Im März 2021 habe ich dann zum Glück bestanden und kann nun mit dem Thema abschließen. Ich kann ehrlich nicht sagen, ob ich einen zweiten Versuch gewagt hätte. Nachdem ich so viel Zeit und natürlich auch Geld investiert habe, hätte ich es aber wohl noch einmal versucht.

Insgesamt waren es schon zwei harte Jahre. Ich habe immer versucht neben dem Lernen auch einen Ausgleich durch Hobbys zu schaffen. Sonst hält man das vermutlich auch nicht durch (Hier Respekt an Attilla, ich wäre an seiner Stelle vermutlich früher oder später durchgedreht). Für mich war der Weg richtig, auch wenn ich rückwirkend ein, zwei kleine Änderungen gemacht hätte. Eine ganz grundsätzliche Frage, die natürlich jeder für sich selbst entscheiden muss, ist die Wahl zwischen Fern- und Präsenzkurs. Freiheit und Flexibilität stehen einem geregelten Rahmen und Kontakten zu anderen Mitstreitern gegenüber. Ich habe mich ja bei einigen verschieden Anbietern vorbereitet und würde sagen, dass sich die großen Anbieter vermutlich nicht viel schenken. Das war für mich auch perfekt, da doch jeder Anbieter einen leicht anderen Stil hat. Aber ich würde euch empfehlen darauf zu achten, dass sich die Kurse zeitlich nicht (zu sehr) überschneiden, sonst reicht die Zeit nicht mehr aus um diese voll zu nutzen.

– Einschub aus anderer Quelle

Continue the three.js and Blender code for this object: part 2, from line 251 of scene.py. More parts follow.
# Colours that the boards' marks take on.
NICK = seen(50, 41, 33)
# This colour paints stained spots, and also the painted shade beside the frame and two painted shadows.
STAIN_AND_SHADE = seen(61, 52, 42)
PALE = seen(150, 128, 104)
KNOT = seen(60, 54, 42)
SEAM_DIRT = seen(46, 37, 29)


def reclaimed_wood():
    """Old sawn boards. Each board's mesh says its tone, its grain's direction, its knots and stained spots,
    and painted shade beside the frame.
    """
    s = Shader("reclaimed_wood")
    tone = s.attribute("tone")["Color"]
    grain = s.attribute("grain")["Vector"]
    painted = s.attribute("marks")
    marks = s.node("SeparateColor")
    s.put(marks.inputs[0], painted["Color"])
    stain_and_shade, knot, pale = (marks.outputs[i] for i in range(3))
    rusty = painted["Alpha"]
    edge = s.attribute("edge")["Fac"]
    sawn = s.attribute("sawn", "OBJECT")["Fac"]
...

Ich hoffe ich konnte euch mit meinem Bericht bei eurer Entscheidung etwas weiterhelfen. Wenn noch jemand Fragen hat beantworte ich diese natürlich auch gerne!

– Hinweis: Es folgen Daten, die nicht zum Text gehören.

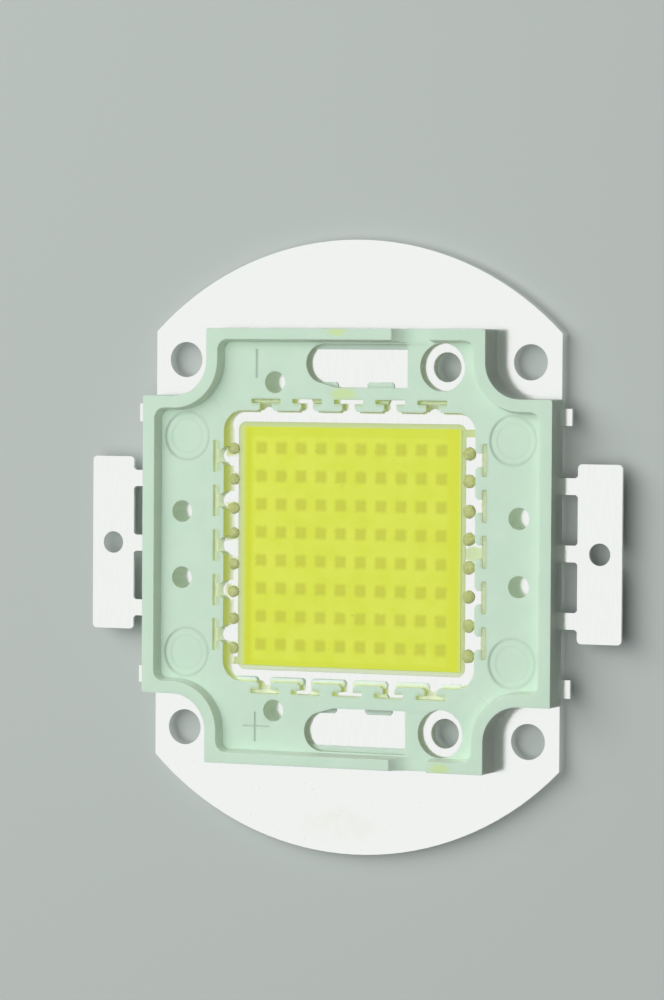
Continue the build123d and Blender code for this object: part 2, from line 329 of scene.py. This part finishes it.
colour = (streaks.rise(-0.3, 0.4) * 0.3).over(srgb(250, 252, 250), srgb(236, 240, 234))
colour = film.over(colour, srgb(198, 210, 122))
colour = (puddle * 0.9).over(colour, srgb(192, 210, 160))
covered = film.either(puddle * 0.85)
feed(shader, Base_Color=colour, Metallic=1 - covered, Roughness=0.13 + grain * 0.08 + covered * 0.25,
     Normal=bump(grain * 0.5 + streaks * 0.4, 0.008))
for name in ("lead_frame_negative", "lead_frame_positive"):
    wear(nodes[name], material)


# Slot fill: gel that seeped into the T slots and set there. All slots on the left and the outer ones of the
# upper and lower rows are full to the mouth. In those rows the next ones are half full and the middle one is
# empty. On the right only the cross bars are full.
slots = 5
neck_half, neck_start = 0.6, 13.1
bar_half = 1.45
fill_heights = {"full": 0.32, "bar": 0.7, "right": 0.2, "left": 0.2}
fill_side, fill_gap, mouth_share = 0.01, 0.05, 0.12
front_start, front_hollow = 12.46, 0.28
bar_front, bar_front_hollow = 12.95, 0.07
half_edge = ((0.2, bar_end), (0.28, 13.25), (0.42, 12.95), (neck_half, 12.65))


def front_of(u):
    """Where the hollow front of a full slot's fill stands, at a distance u from the slot's middle."""
    return front_start + front_hollow * math.cos(math.pi / 2 * min(1, abs(u) / neck_half))


def fill_outline(kind):
    """Corners of one fill, seen from above, with the slot's mouth towards lower v."""
    right_wing = [(neck_half, neck_start), (bar_half, neck_start), (bar_half, bar_end)]
    left_wing = [(-u, v) for u, v in reversed(right_wing)]
    if kind == "full":
        across = [neck_half * share for share in (-1, -0.7, -0.35, 0, 0.35, 0.7, 1)]
        return [*left_wing, *((u, front_of(u)) for u in across), *right_wing]
    if kind == "bar":
        front = [(-neck_half, bar_front), (0, bar_front - bar_front_hollow), (neck_half, bar_front)]
        return [*left_wing, *front, *right_wing]
    half = [*half_edge, *right_wing]
    return half if kind == "right" else [(-u, v) for u, v in reversed(half)]


def set_down(name, shape):
    """Makes a finished shape a piece of the scene."""
    mesh = bpy.data.meshes.new(name)
    shape.to_mesh(mesh)
    shape.free()
    piece = bpy.data.objects.new(name, mesh)
    bpy.context.scene.collection.objects.link(piece)
    return piece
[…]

Liebe Grüße und euch allen viel Erfolg,

Gugel

2 Kommentare

  1. Hallo Gugel,
    danke für diesen Umfangreichen Einblick.
    Es ist unglaublich, wie viele Klausurenkurse du gemacht hast!
    Wieviel Klausuren hast du insgesamt geschrieben?
    Also zusammengefasst: Haas Fernkurs und alle möglichen Klausurenkurse 😉
    Bei Knoll sind es im Klausurenfernkurs 27 Klausuren und die müssen auch innerhalb von 2 Wochen eingereicht werden. Wieviel sind es bei Neufang? Was war für deine Echtprüfung besser, Neufang oder Knoll oder Kammer Stuttgart oder die Mischung aus allen?
    Das kann ja was werden ..
    LG Paula

    1. Hallo Paula,
      es freut mich dass du meinen Bericht gelesen hast.
      Ich kann es ehrlich gesagt gar nicht so genau sagen. Beim Neufang Klausurenfernkurs sind es 21 Klausuren. Anfangs bekommt man alle 2 Wochen eine mit 2 Wochen Abgabefrist, gegen Ende dann immer 3 (also quasi ein Examen). Aus dem Haas-Fernkurs habe ich kaum welche gemacht, bei der Kammer waren es 2×3 und bei Neufang in Präsenz 2×6. Dazu noch die 5×5 2h-Klausuren beim Knoll Examenskurs. Also an sich waren es gar nicht so viele wie es klingt.
      Für mich war es eben wichtig, möglichst oft unter Realbedingungen Klausuren zu schreiben um auch Routine mit den Störungen und Abläufen zu bekommen.
      Ich persönlich fand die Mischung gut, gerade aus Neufang und Knoll. Ich würde rückblickend wieder eine bunte Mischung wählen, da jeder Klausurensteller andere Formulierungen und Schwerpunkte hat.
      Kopf hoch, das schaffst du! Es wird zwar garantiert auch Tage geben, an denen zu total verzweifelt in der Ecke sitzt, aber wenn man es will ist es absolut machbar.